"Santo non subito! Jan Paweł II nie zasługuje na beatyfikację"

Popularna felietonistka "New York Timesa" Maureen Dowd uważa, że polityka przymykania oczu na seksualne wykorzystywanie nieletnich przez księży praktykowana przez papieża-Polaka całkowicie go dyskwalifikuje.

2011-04-25, 11:50

"Santo non subito! Jan Paweł II nie zasługuje na beatyfikację"
Jan Paweł II. Foto: źr. wikipedia

W felietonie zatytułowanym "Poczekajcie z tą aureolą" w niedzielnym numerze nowojorskiego dziennika autorka wypomina polskiemu papieżowi także jego konserwatywne stanowisko w kwestiach społeczno-obyczajowych, jak przerywanie ciąży, antykoncepcja, kapłaństwo kobiet, celibat i rozwody.

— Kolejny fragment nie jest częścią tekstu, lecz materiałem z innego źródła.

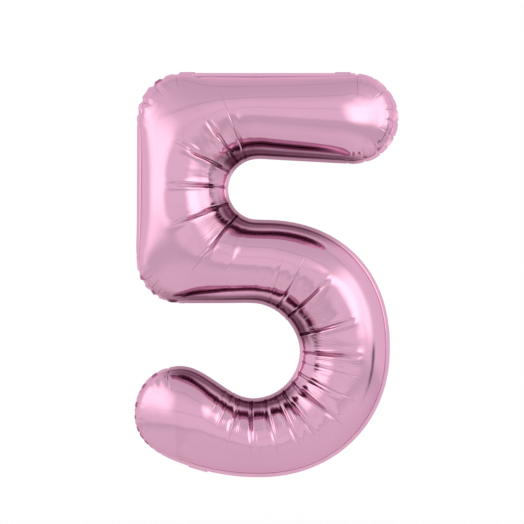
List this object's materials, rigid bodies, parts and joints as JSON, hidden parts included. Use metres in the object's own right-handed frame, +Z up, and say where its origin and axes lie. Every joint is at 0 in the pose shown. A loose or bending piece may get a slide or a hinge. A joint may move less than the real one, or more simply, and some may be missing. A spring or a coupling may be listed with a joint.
{
  "type": "foil number balloon",
  "caption": "Inflated metallic foil numeral 5 of two seam-welded film panels, with a valved filling tail and hanging tabs that fold at the seam.",
  "frame": {"origin": "middle of the top seam edge, where the numeral hangs, on the seam plane", "axes": "+Z up along the numeral's height, +X to the right as the numeral is read, front panel faces -Y"},
  "size_m": [0.572, 0.186, 0.8774],
  "materials": {
    "foil_front": "pink metallised film, mirror gloss, finely crinkled near the seam",
    "foil_back": "pink metallised film, mirror gloss, finely crinkled near the seam",
    "foil_tab": "pink metallised film, two plies welded, faint weld pattern",
    "valve_film": "thin translucent polyethylene film, satin"
  },
  "bodies": {
    "envelope": {"front_panel": "foil_front", "back_panel": "foil_back", "valve_front_film": "valve_film", "valve_back_film": "valve_film"},
    "tail": {"tail_front_ply": "foil_front", "tail_back_ply": "foil_back", "tail_valve_front_film": "valve_film", "tail_valve_back_film": "valve_film"},
    "left_tab": {"hang_tab_left": "foil_tab"},
    "right_tab": {"hang_tab_right": "foil_tab"}
  },
  "joints": [
    {"name": "tail_fold", "type": "hinge", "parent": "envelope", "child": "tail", "pos_m": [-0.14876, 0, -0.85825], "axis": [-0.9624, 0, 0.2717], "range_deg": [-15, 195]},
    {"name": "left_tab_fold", "type": "hinge", "parent": "envelope", "child": "left_tab", "pos_m": [-0.171, 0, 0.002], "axis": [1, 0, 0], "range_deg": [-15, 195]},
    {"name": "right_tab_fold", "type": "hinge", "parent": "envelope", "child": "right_tab", "pos_m": [0.165, 0, 0.002], "axis": [1, 0, 0], "range_deg": [-15, 195]}
  ]
}
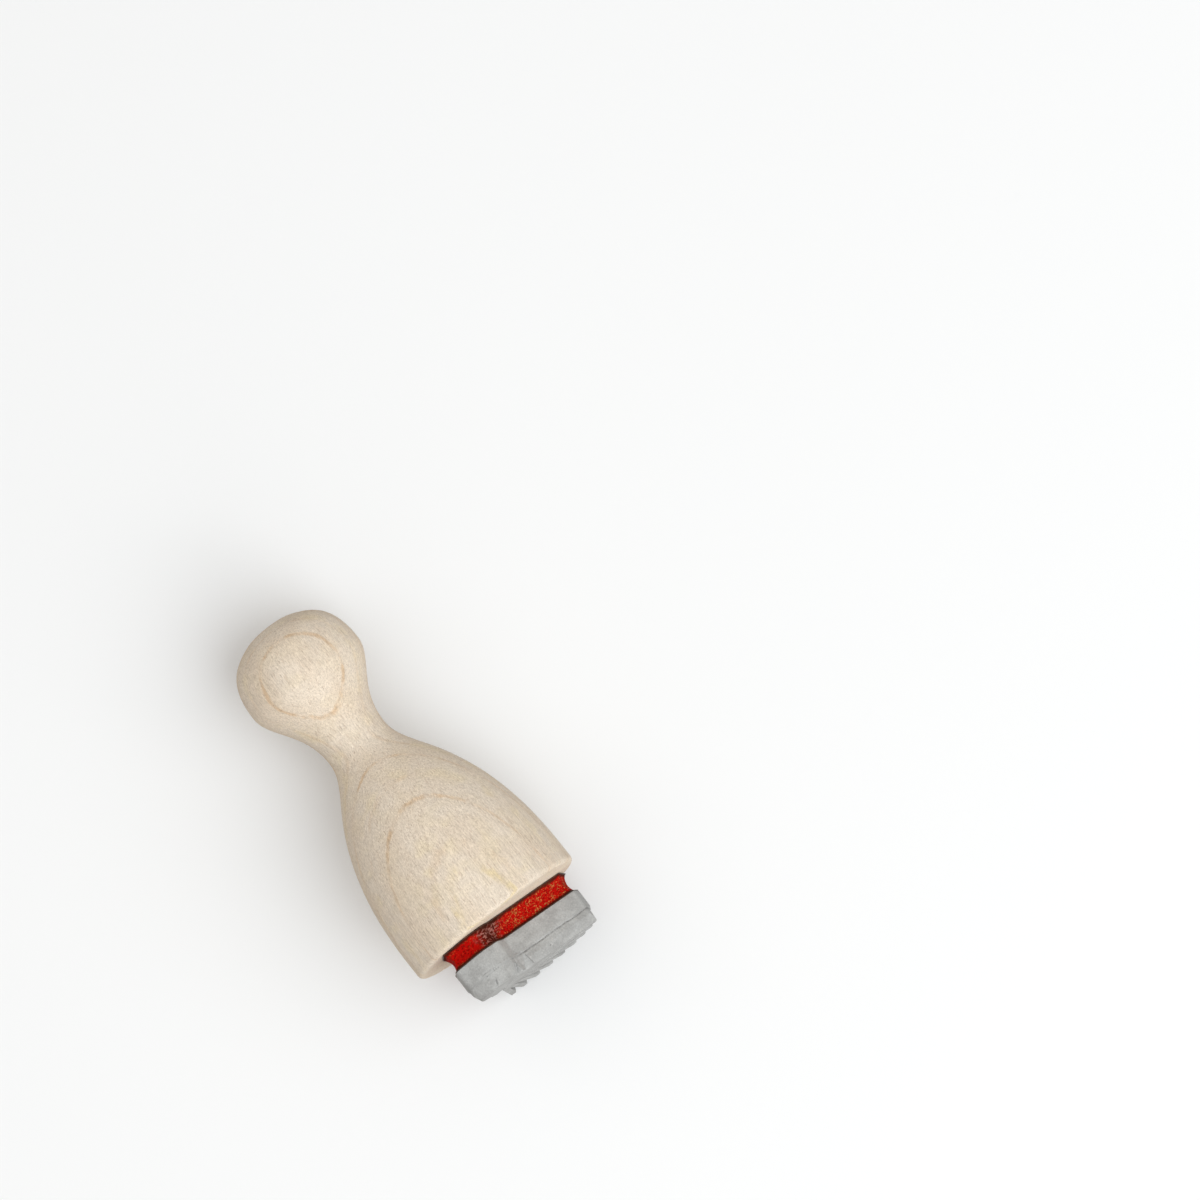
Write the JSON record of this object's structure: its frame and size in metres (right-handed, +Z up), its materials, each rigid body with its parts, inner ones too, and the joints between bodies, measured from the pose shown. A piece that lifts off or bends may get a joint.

Dowd przyznaje, że Jan Paweł II był "godzien podziwu pod wieloma względami", przypominając jego zasługi w walce z komunizmem i zniewoleniem krajów Europy Środkowo-Wschodniej przez ZSRR. Wspomina też z aprobatą jego sceptyczny stosunek do kapitalizmu, krytykowanego za powiększanie nierówności społecznych.

Większą część tekstu zajmują jednak potępienia papieża za bierną postawę wobec księży-pedofilów. "Jan Paweł II z pewnością pozbawił się prawa do beatyfikacji, kiedy nie ustanowił prawnych norm w celu usunięcia pedofilów ze stanu kapłańskiego i przez wiele lat po prostu odwrócił się od tego problemu.

Santo non subito! (Święty jeszcze nie teraz: replika na wezwanie do natychmiastowej kanonizacji papieża, co skandowano bezpośrednio po jego śmierci - PAP). Jak można być świętym, jeżeli nie ochraniało się niewinnych dzieci?" - pisze autorka.

Przypomina ona sprawę meksykańskiego księdza Marciala Maciela Degollado, założyciela zgromadzenia ruchu Legion Chrystusa, który seksualnie wykorzystywał i gwałcił chłopców i miał kilkoro dzieci z kobietami, z którymi utrzymywał romanse.

Jan Paweł II chronił Maciela i zapewnił mu bezkarność, chociaż był informowany o jego przestępstwach. Stanowisk kościelnych pozbawił go dopiero papież Benedykt XVI.

"Wstrzymanie beatyfikacji lub kanonizacji Jana Pawła II byłoby ogromnym krokiem symbolicznym, przesłaniem dużo potężniejszym niż przeprosiny i rekompensaty dla ofiar (molestowania seksualnego)" - konkluduje autorka.